Different investors prefer to invest in different products for a multitude of reasons and end goals. A vast range of equities, currencies, bonds and commodities can now all be traded from the click of a mouse anywhere in the world. Although not our predominant focus, equities have several pros and cons and can lead to significant wealth, especially with the market in the right state. Some traders preach the benefits of gold mining stocks as a way to benefit from rising gold prices - a view we strongly disagree with.
Equity investors have virtually unlimited combinations of companies, countries and industries they can gain exposure to. The easiest option for such an investor is buying into the S&P 500, which tracks the value of the 500 most valuable publicly traded American firms. This allows exposure to numerous industries, has diversification benefits and is a very common play.

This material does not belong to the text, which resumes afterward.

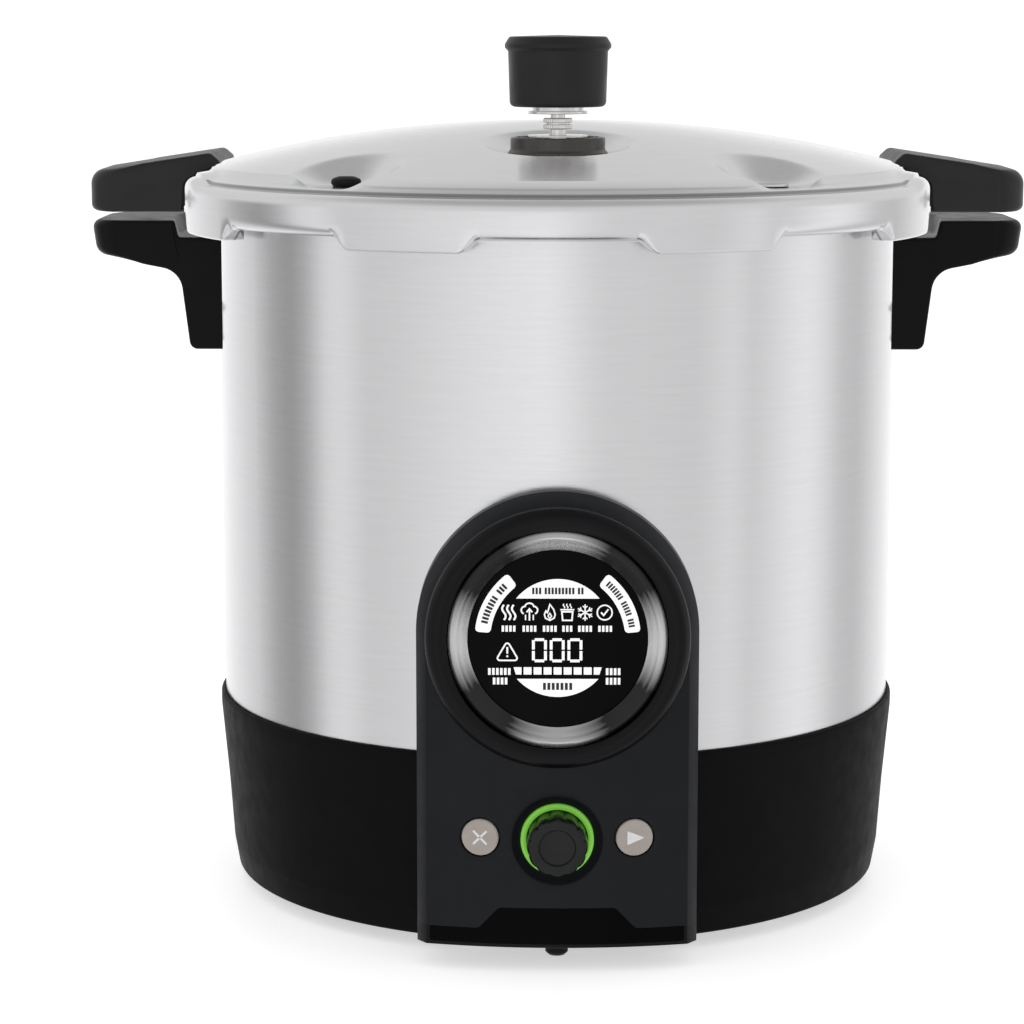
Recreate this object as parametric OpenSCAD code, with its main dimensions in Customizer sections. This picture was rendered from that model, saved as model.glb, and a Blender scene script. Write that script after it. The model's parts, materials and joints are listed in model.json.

Alternatively, one could narrow their horizon and try to pick individual industries that they foresee outperforming the S&P 500 as a whole. There are a range of ETFs that track specific industries, some of whose performance over the past 12 months we've plotted below:
Most have performed very well over this time. XLK (technology sector index) being the standout, up 34.4% in a year. There is one very clear underperformer though, which our frequent readers will be familiar with from our past postings. That industry tracker is HUI, the gold miners index (NYSEARCA:GDX). Not only has HUI underperformed all the other equity sectors (the worst of which is still up 14.83%), it has lost 23.07% of its value in just 12 months which amazingly is actually an improvement on the 40% it was down in mid-May.
Even more amazing, this weak performance from HUI has come as gold approaches last year's all-time high. If you can't make money in these stocks with the price of gold high, when can you?
We have been pounding the anti-mining stock drum for many years now, as far back as 2008. (See our article from 2011 further explaining our preference to avoid them: Are Gold Stocks the Real Barbarous Relic?) If mining stocks are to turn their fortune around, surely four and a half years was a long enough time frame to see it happen. Looking back to 2008:
Once again over this time frame the miners are down. On the upside this time they've outperformed a sector - XLF! Maybe we owe the miners an apology, but first consider the industry XLF tracks. That industry is financial service firms, who as we all know haven't done so well as of in recent years due to the financial crisis, so we'll withhold that apology for now.
Going back two years financial services have done better than the gold miners once again. BUT, at least the miners are in the positives, up a massive 0.35%.
Why we stay well away from gold mining stocks is abundantly clear.
Some commentators prefer to be more selective in picking stocks from the larger HUI index, akin to picking a specific industry ETF over the broader S&P 500 index. A very common choice is the "junior" miners index, which tracks smaller less advanced companies that theoretically have more upside potential in their earnings. GDXJ is the symbol for that index. How does it compare?
Plotted in black above, it's clear to see the juniors do considerably worse than the mining sector at large.
Often cited as the reason to buy gold stocks is the supposed increased leverage to the gold price they allow. This is simply not the case as we covered in our recent article Gold Stocks Vs Options. Gold stocks do not accurately or reliably track the price of gold in direction or magnitude, sometimes going in the opposite direction. Options, on the other hand, allow for near perfect exposure to the gold price, high leverage if one chooses along with other benefits including:
- · Flexible timing, one can speculate on the gold price next week or in two years or more
- · Downside is known and limited
- · Speculating on increasing, decreasing, or unchanged prices is achievable
- · Upside is unlimited, with huge returns in short time frames easily achievable
- · Customizable leverage
Our preference between mining stocks and options is clear, and unlike the miners our past return is not only positive, but very high. What would you trust more to generate a return?
If someone wants exposure to gold our advice would be to buy gold. If they want to increase their exposure with higher leverage, options are a great tool.
If someone wants exposure to equities, buy into the S&P 500.
Trying to combine the best of gold and equities by buying mining stocks is a flawed, poorly considered and most likely a doomed-to-fail strategy.
Finally, what has performed better than mining stocks and equities?
No prizes for guessing gold (green line) is the clear winner, not mining stocks.
Best of luck with your trading.
Disclosure: I am long GLD. I wrote this article myself, and it expresses my own opinions. I am not receiving compensation for it. I have no business relationship with any company whose stock is mentioned in this article.
Additional disclosure: I am long GLD via options.